Items from a dataset:
★ ★ ★ ★
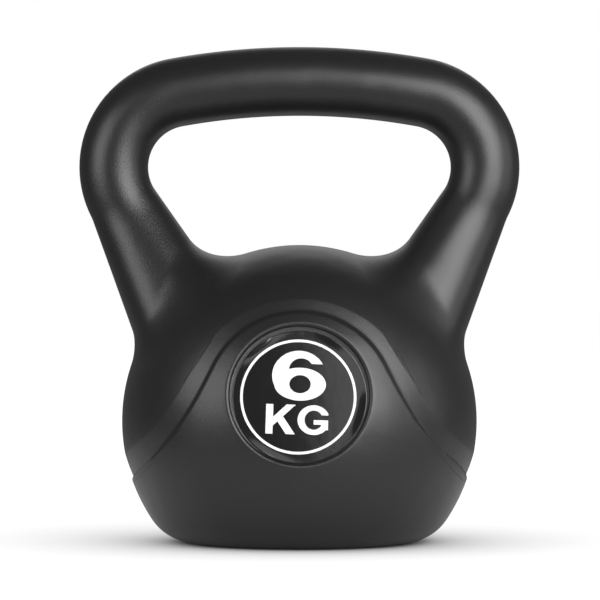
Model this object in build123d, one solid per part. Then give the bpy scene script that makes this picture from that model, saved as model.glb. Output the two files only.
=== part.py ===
from build123d import *

import os
from math import atan2, cos, degrees, radians, sin, sqrt, tan

# Kettlebell, 6 kg: a one-piece blow-moulded plastic shell that is filled with cement mortar through
# a port in its base. A push-in plug closes the port. A round label sits in a recess on each side.
#
# Frame, in millimetres: origin on the floor under the middle of the bell, +X to the right along the
# grip, +Y to the back, +Z up. The outline lies in the XZ plane, which is also the mould's parting plane.

# ---------------------------------------------------------------- bell: ball and flat base
BALL_RADIUS = 85.0
BALL_CENTRE_Z = 58.0            # the ball is cut off flat below its centre, at the floor
BASE_EDGE_RADIUS = 24.0         # rounding from the ball into the flat base
WALL = 3.0                      # plastic wall of the shell

# ---------------------------------------------------------------- handle
OVERALL_HEIGHT = 237.2
GRIP_RADIUS = 16.5              # half the thickness of the grip
GRIP_BOW_RADIUS = 332.0         # the grip's centreline bows up slightly along this arc
CORNER_RADIUS = 36.4            # centreline radius of the two corners
CORNER_CENTRE_X = 52.7
LEG_LEAN = 27.5                 # degrees between a leg's axis and the vertical
LEG_FLARE = 7.5                 # degrees between a leg's side and its axis, widening downwards
LEG_BLEND_RADIUS = 24.0         # fillet where a leg runs into the ball

# ---------------------------------------------------------------- shallow band round the bell
BAND_DEPTH = 0.9
BAND_OUTER_RISE = 58.5          # top of the band's outer edge above the ball's centre
BAND_OUTER_ARCH_RADIUS = 54.8
BAND_OUTER_FLARE_RADIUS = 95.0
BAND_INNER_RISE = 53.3          # top of the band's inner edge above the ball's centre
BAND_INNER_ARCH_RADIUS = 45.2
BAND_INNER_FLARE_RADIUS = 173.0
BAND_SLOPE = 63.0               # degrees from the horizontal of the band's shoulders
BAND_SHOULDER = 9.0             # straight length below the arch, before the flanks flare out
BAND_FLARE = 25.0               # degrees that the flanks turn outwards

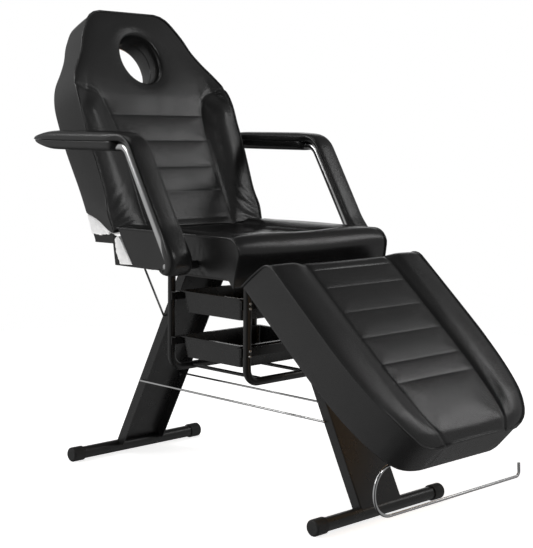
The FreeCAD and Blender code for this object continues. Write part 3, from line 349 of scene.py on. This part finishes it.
def inflate(piece, held, cap):
    """Fill the form with air while the held points stay, and keep each move under the cap."""
    frames = 20
    scene = bpy.context.scene
    start = at_vertices(piece.data)
    group = piece.vertex_groups.new(name="held")
    group.add([int(index) for index in held], 1.0, "REPLACE")
    cloth_sim = piece.modifiers.new("air", "CLOTH")
    settings = cloth_sim.settings
    settings.use_pressure = True
    settings.uniform_pressure_force = 4.0
    settings.effector_weights.gravity = 0
    settings.vertex_group_mass = group.name
    settings.tension_stiffness = 40
    settings.compression_stiffness = 20
    settings.shear_stiffness = 20
    settings.bending_stiffness = 4
    settings.shrink_min = 0.004
    cloth_sim.point_cache.frame_start = 1
    cloth_sim.point_cache.frame_end = frames
    for frame_number in range(1, frames + 1):
        scene.frame_set(frame_number)
    graph = bpy.context.evaluated_depsgraph_get()
    blown = at_vertices(piece.evaluated_get(graph).data)
    piece.modifiers.clear()
    scene.frame_set(1)
    move = blown - start
    size = np.linalg.norm(move, axis=1, keepdims=True)
    move *= np.tanh(size / cap) * cap / np.maximum(size, 1e-9)
    move_points(piece, start + move)


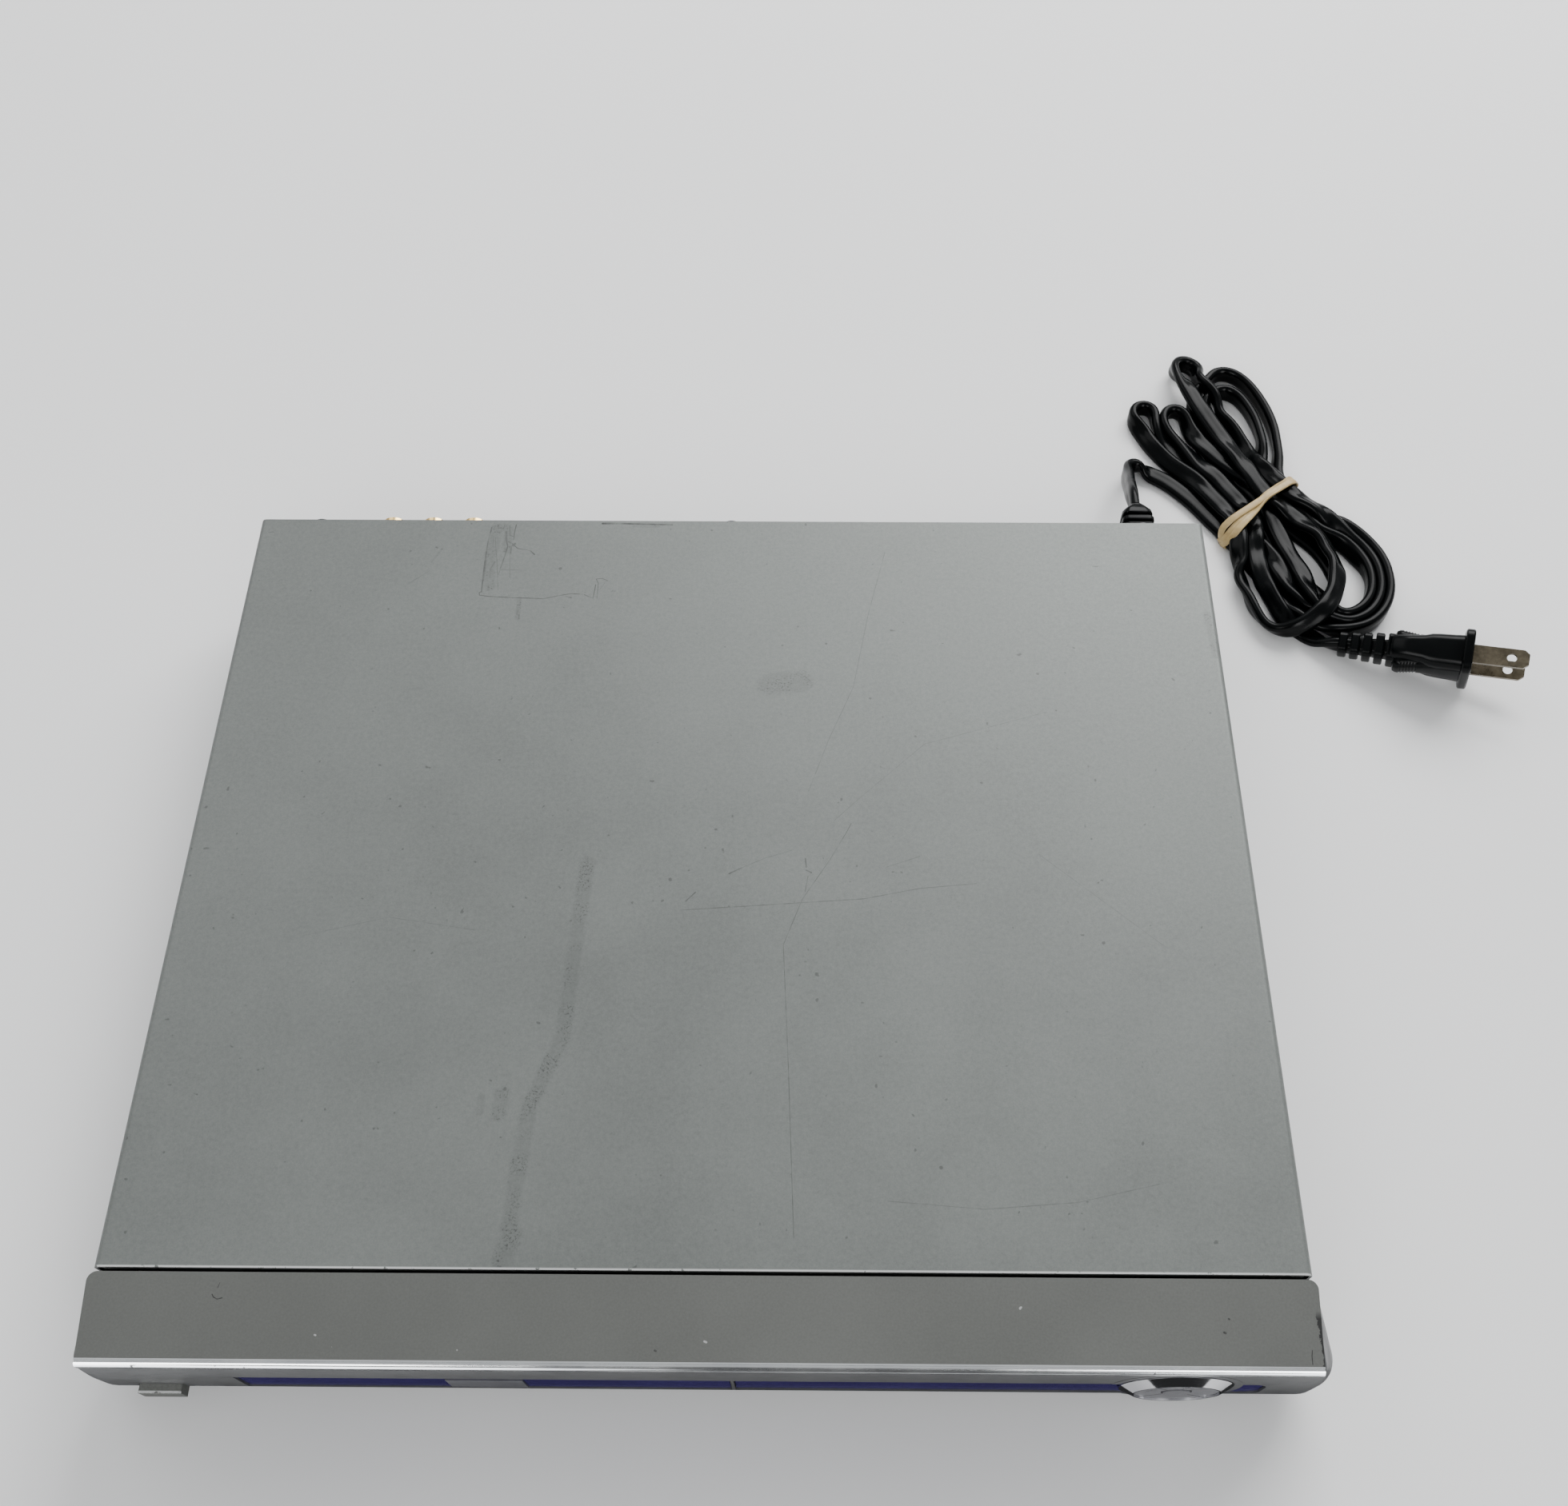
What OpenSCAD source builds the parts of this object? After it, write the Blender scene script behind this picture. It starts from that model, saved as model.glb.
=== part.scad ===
// Slim disc player with a motor-driven tray, sheet-metal case and mains cord.
// Origin: on the surface it stands on, under the centre of the case box. X right, Y back, Z up.
// Inside every module Y is counted from the front edge of the top cover; at_home() moves it.

/* [Case] */
// Width over the top cover
cover_w = 320; // [312:1:340]
// Depth of the top cover
cover_d = 248; // [246:1:280]
// Height from the floor to the top cover
case_h = 46; // [45:0.5:60]
// Height of the rubber feet below the base
foot_h = 6; // [4:0.5:6]
// Sheet thickness of the top cover
cover_t = 0.8; // [0.6:0.1:1]
// Sheet thickness of the base and the rear panel
base_t = 1; // [0.8:0.1:1.2]
// Gap between the bezel and the cover's front edge
cover_gap = 1.1; // [0.6:0.1:2]
// Radius of a rubber foot
foot_r = 9.5; // [7:0.5:12]

/* [Bezel] */
// Depth of the flat plate on top of the bezel
plate_d = 21.6; // [18:0.2:26]
// Height of the top plate
plate_h = 3; // [2.5:0.1:4]
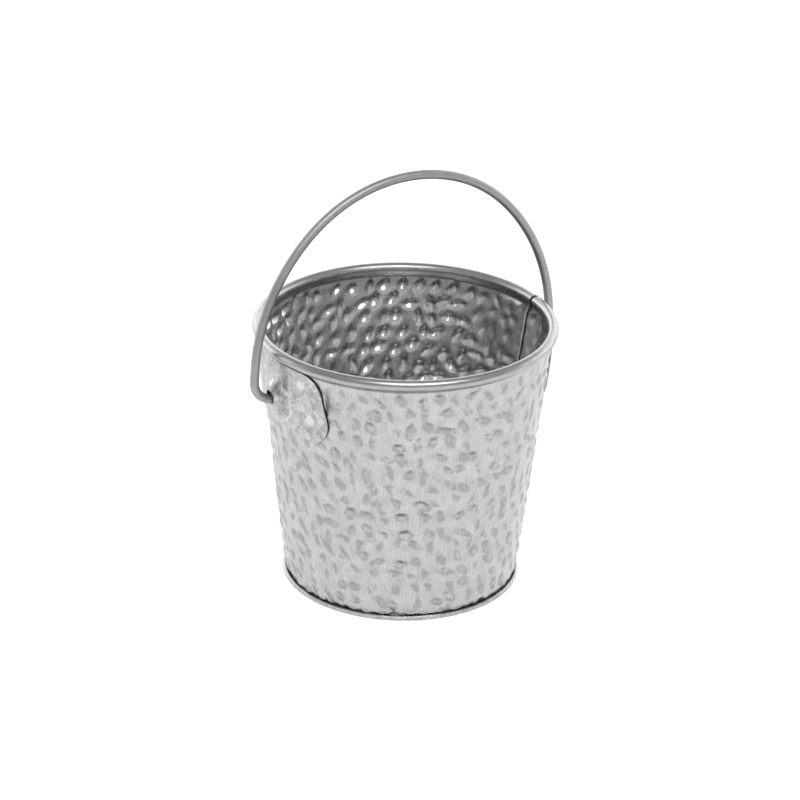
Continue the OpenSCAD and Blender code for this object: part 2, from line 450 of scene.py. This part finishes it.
def build_wall(material):
    path = wall_section()
    normals = side_normals(path)
    start, end = lap_edges(path)
    degrees = wall_degrees(start, end)
    azimuth = np.radians(degrees)
    z = np.broadcast_to(path[:, 1:2], azimuth.shape)
    below_bead = ~rim_rows(z)
    off_ear = from_ear_middle(degrees)
    from_edge = degrees - start[:, None]
    crease = ear_crease(off_ear, z)
    lapped = (1 - smooth(degrees, LAP_END + 0.6, LAP_END + 16)) * (1 - smooth(z, 99.0, 103.8)) * below_bead
    lapped = lapped * smooth(z, 1.9, 3.2)

    keep = how_hammered(degrees, z, off_ear) * below_bead
    raised, dented = hammered(azimuth % TAU, z)
    raised = raised * keep * (1 - TOP_FADE * smooth(z, 80, 98))
    dented = dented * keep - DENT_LAND * keep
    raised = np.maximum(raised, dented - SHEET_T + LEAST_SHEET)
    push = sheet_push(degrees, z, from_edge, lapped, crease)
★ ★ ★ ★
Using the data above, extract exactly the lines from the one that holds "Continue the OpenSCAD" to the one that holds "lapped = lapped * smooth(z, 1.9, 3.2)", both ends included, and no others.

** ANSWER **
Continue the OpenSCAD and Blender code for this object: part 2, from line 450 of scene.py. This part finishes it.
def build_wall(material):
    path = wall_section()
    normals = side_normals(path)
    start, end = lap_edges(path)
    degrees = wall_degrees(start, end)
    azimuth = np.radians(degrees)
    z = np.broadcast_to(path[:, 1:2], azimuth.shape)
    below_bead = ~rim_rows(z)
    off_ear = from_ear_middle(degrees)
    from_edge = degrees - start[:, None]
    crease = ear_crease(off_ear, z)
    lapped = (1 - smooth(degrees, LAP_END + 0.6, LAP_END + 16)) * (1 - smooth(z, 99.0, 103.8)) * below_bead
    lapped = lapped * smooth(z, 1.9, 3.2)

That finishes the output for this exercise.